Uh, What? “When reading this you are in a major debrief of where you actually are, compared to those who are not in depth of the reader’s mind.”

That Last One Is Difficult: “Eventually, Emerson mastered difficult languages such as Latin, Greek, English….”

His Mother Must Have Been Very Tired: “Washington Irving was born on (April 3, 1783-November 28, 1859).”

He Was Born Plural? “The earlier life of Washington Irving he was born a Scottish-English immigrants.”

Don’t They Normally Promote Americans? “Irving was also a British officer in the Navy.”

Research Paper Title: “the Gnarly Epics of Ernest Hemingway.”

What Was She Named After 1965? “His second wife was named Esme Valerie Fletcher from 1957-1965.”

Really? “Kurt Vonnegut is an astounded author….”

Into Her Hands? ”Carrie” was the story of a tormented girl who found out she had telekinesis, which she used to get revenge by tormenting her peers. She decided to take matters into her own hands.”

That Was Quite A Battle: “…he enters the Army and gets captured by Germans during the Battle of the Bilge…”

Thoughts About The Crucible: “The town’s in ruin, orphaned children run through the street, their parents long gone. Then, through the smoke of a burning building, explosions and gunshots ringing out from every direction. This is what could have happened if John was a weak man.”

Just One Of The Guys: “Emmanuel was one of the people in the Bible.”

Define lAve Atque Vale (Hail And Farewell): “Where’s the valet parking?”

Use the verb “extenuate” in a sentence: “’Extenuate, the rope will, said Yoda.”

Adventures In Advanced Grammar: “Can you help me understand prudence more better?”

Uh, You Meant “Magnitude,” Right? “The magnanimity of the blast was great.”

A Piece Of What? “His magnanimity earned him a noble piece prize.”

Thanks For Clearing That Up: “The etymology of etymology is from etymology.”

Which? “The wicked which is the villain.”

Uh, Right… “The movie was different throughout the movie, so the music stayed with the scenes.”

Yum: “This spaghetti is saucy.”

A Student, Upon Being Told Poe Once Proposed To A Woman While Walking In A Cemetery: “In a cemetery?
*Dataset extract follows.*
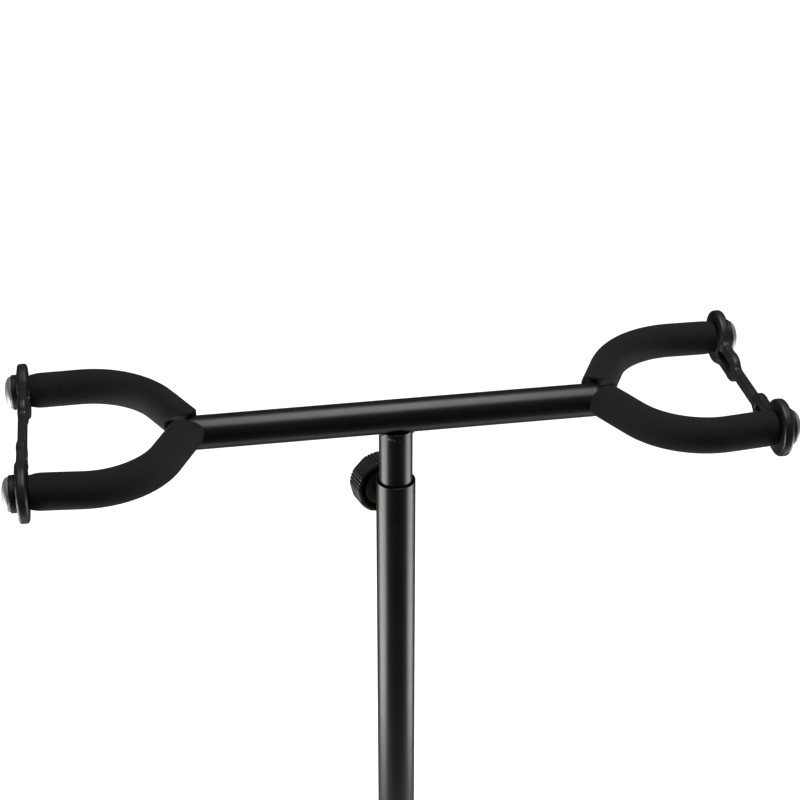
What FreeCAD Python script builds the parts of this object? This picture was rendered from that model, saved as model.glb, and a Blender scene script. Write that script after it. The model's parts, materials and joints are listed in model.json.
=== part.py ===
import FreeCAD, Part
import math
import os
from FreeCAD import Vector

os.makedirs("parts", exist_ok=True)

# Free-standing rack for two guitars. Millimetres, +Z up, origin on the post axis at floor level.
# +X runs along the cross bar to the right-hand yoke, -Y is the front.

# Post and cross bar
bar_height = 730.0          # cross bar axis above the floor, post fully lowered
outer_radius = 13.1
outer_wall = 1.2
inner_radius = 11.1         # inner tube, 22.2 mm stock like the cross bar
inner_wall = 1.2
rim_drop = 47.8             # outer tube rim below the bar axis
post_foot = 26.0            # lower end of the outer tube above the floor
inner_length = 420.0        # inner tube's lower end below the bar axis
lip_drop = 8.5              # its straight-cut top below the bar axis, coped only where the bar hangs lower
bar_half = 141.0            # half length of the cross bar, over its domed ends
bar_dome = 9.0              # length of each domed end

# Yokes: V shaped rods whose prongs bend round to run along X
rod_radius = 5.0
yoke_rise = 3.65            # rod centreline above the bar axis at the bar end
prong_rise = 5.07           # prong centreline above the bar axis at the strap
throat_x = 132.6            # where the two legs of the V would cross
throat_bend = 14.0
elbow_x = 166.6
elbow_y = 67.6
elbow_bend = 54.7
prong_y = 63.7              # prong centreline at the strap
foam_radius = 11.6
foam_bore = 5.3
foam_start = 13.0           # from the throat along the leg to the cut end of the sleeve
stub_length = 8.0           # last stretch of each prong, parallel to X, before the strap
stub_bend = 60.0

# Straps and prong ends, measured along X
strap_in = 234.0
strap_thick = 6.6
ring_radius = 18.45
strap_round = 2.2
web_drop = 0.3              # centre of the strap's middle strip below the bar axis
web_half = 3.5
web_thin = 0.4              # strip and lugs step in from the ring's faces by this much
lug_half = 9.2
eye_radius = 9.6            # rounded end of each lug
eye_y = 28.0
slot_half = 3.0
ring_bore = 5.3
collar_radius = 11.6
collar_thick = 4.3
dome_radius = 10.8
dome_height = 4.6
dome_gap = 0.2              # dome skin clear of the rod end

# Clamp knobs
knob_radius = 20.0
knob_thick = 15.0
knob_flats = 6
knob_flat_angle = 46.5      # first flat, round the screw from level
knob_flat_depth = 0.7
knob_groove = (13.8, 17.4)  # ring groove in the inner face
knob_groove_depth = 9.0
knob_face = 17.2            # knob's inner face from the post axis
knob_angle = 105.5          # direction of the height knob round the post
knob_drop = 63.5            # height knob axis below the bar axis
screw_radius = 4.0
screw_clear = 0.05
screw_hold = 12.0           # how far the screw is moulded into the knob
nut_radius = 7.0
pad_thick = 1.2
pad_gap = 0.4               # pad's inner face to the tube it presses, clamp just eased
fit_gap = 0.05              # radial running clearance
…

But that’s where the dead live!”

Paste? Flowing? “The story moved at a steady paste and naturally flowed.”

What Kind Of Story? “The director used a radio shit story of Martians coming to Earth for the movie.”

Uh, Sure. We Can Do That: “The message of the movie was to create an ear to the mislead things and let others speak before you respond.”
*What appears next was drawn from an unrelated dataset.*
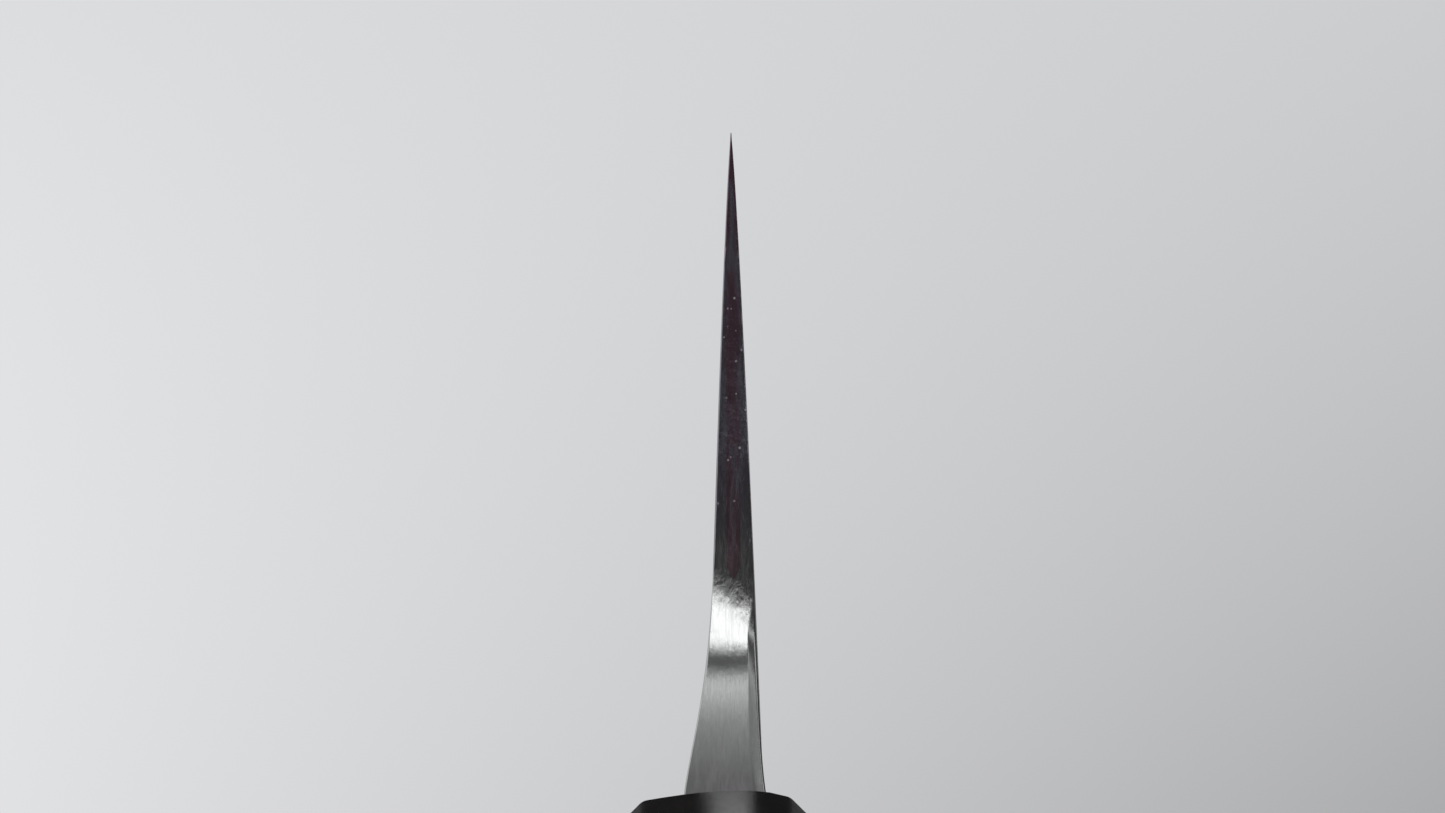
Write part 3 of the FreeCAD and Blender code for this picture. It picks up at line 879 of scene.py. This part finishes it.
def build_lights():
    """One broad softbox to the left of the knife, for a soft shadow."""
    lamp = bpy.data.lights.new("left_softbox", "AREA")
    lamp.shape = "RECTANGLE"
    lamp.size, lamp.size_y = 0.9, 0.6
    lamp.energy = 4.0
    softbox = bpy.data.objects.new("left_softbox", lamp)
    softbox.location = (0.05, 0.75, 0.75)
    softbox.rotation_euler = (-softbox.location).to_track_quat("-Z", "Y").to_euler()
    softbox.visible_glossy = False
    bpy.context.scene.collection.objects.link(softbox)


CAMERA_DISTANCE = 250 * MM      # behind the heel, level with the edge
CAMERA_LENS = 168.2
CAMERA_PITCH = -2.32
CAMERA_YAW = 0.086
CAMERA_ROLL = -0.35


def build_camera():
    data = bpy.data.cameras.new("camera")
    data.lens = CAMERA_LENS
    data.sensor_width = 36
    data.clip_start, data.clip_end = 0.01, 50
    camera = bpy.data.objects.new("camera", data)
    camera.location = (X_HEEL - CAMERA_DISTANCE, Y_EDGE, Z_EDGE)
    pitch, yaw = math.radians(CAMERA_PITCH), math.radians(CAMERA_YAW)
    forward = Vector((math.cos(pitch) * math.cos(yaw), math.cos(pitch) * math.sin(yaw), math.sin(pitch)))
    roll = Quaternion((0, 0, 1), math.radians(CAMERA_ROLL))
    camera.rotation_euler = (forward.to_track_quat("-Z", "Y") @ roll).to_euler()
    bpy.context.scene.collection.objects.link(camera)
    bpy.context.scene.camera = camera


build_camera()
# The last colour given to each steel is a painted reflection tint: purple grey on the body, redder on the
# core.
blade_satin = steel("blade_satin", face_color=(0.54, 0.54, 0.535, 1), face_roughness=0.33,
                    back_color=(0.60, 0.61, 0.61, 1), painted_reflection_color=(0.55, 0.50, 0.60, 1))
core_satin = steel("core_satin", face_color=(0.66, 0.66, 0.67, 1), face_roughness=0.20,
                   back_color=(0.60, 0.42, 0.48, 1), painted_reflection_color=(0.60, 0.36, 0.48, 1))
build_blade(blade_satin, core_satin)
build_ferrule(horn())
build_handle_body(ebony())
for half in ("dowel_half_left", "dowel_half_right"):
    dress_node(half, plain_wood())
dress_node("tang_bedding", resin("bedding_resin", (0.30, 0.20, 0.09, 1), (0.45, 0.33, 0.17, 1)))
dress_node("mouth_seal", resin("seal_resin", (0.012, 0.010, 0.009, 1), (0.03, 0.026, 0.022, 1)))
build_floor()
build_studio()
build_lights()
bpy.context.scene.view_settings.view_transform = "Standard"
Little Who? “Also little booby did very well playing a happy boy to see the aliens.”

Scene Placement Department: “There were times when the same characters in the same and the very next scene even though the characters are in a totally different place, but somehow those characters are in the next scene.”

Butt Heads? “The playwright skilled the characters, because every character had their own personalities, which made them all butt heads, but that’s what made the movie a good movie.”

Who Wrote it? “’A Raisin In The Sun’ was released in 1961. Written by McDougal Littel….”

So, They Were Within The Film Then? “The film was able to show the production values within the film.”

Fun With Research Paper Titles #1: “Reasearch paper assignment.”

Fun With Research Paper Titles #2: “Dr. Seuss research paperino.”

Fun With Research Paper Titles #3: “Resech paper.”

Fun With Research Paper Titles #4: “help me pls.”

Fun With Research Paper Titles #5: “rough draf.”

Is That Like Pot Heads? “In addition, this play has lots of plot heads.”

Yuh Think? “…but this will take more thought than she thinks.”

Overheard In Class: “Today has been the longest week of my life.”

Which Was? “He had also taken both incidents into consideration which resulted in the most well known thing in history.”

From A Parent’s E-Mail: “We are a few days into the weed. Want.”

A Student’s Response To A Question: “I have no idea, so here is a drawing of a pencil.”

Is There Intelligent Life Other Than Man In The Universe? “Nothing has evolved other than Pokemon.”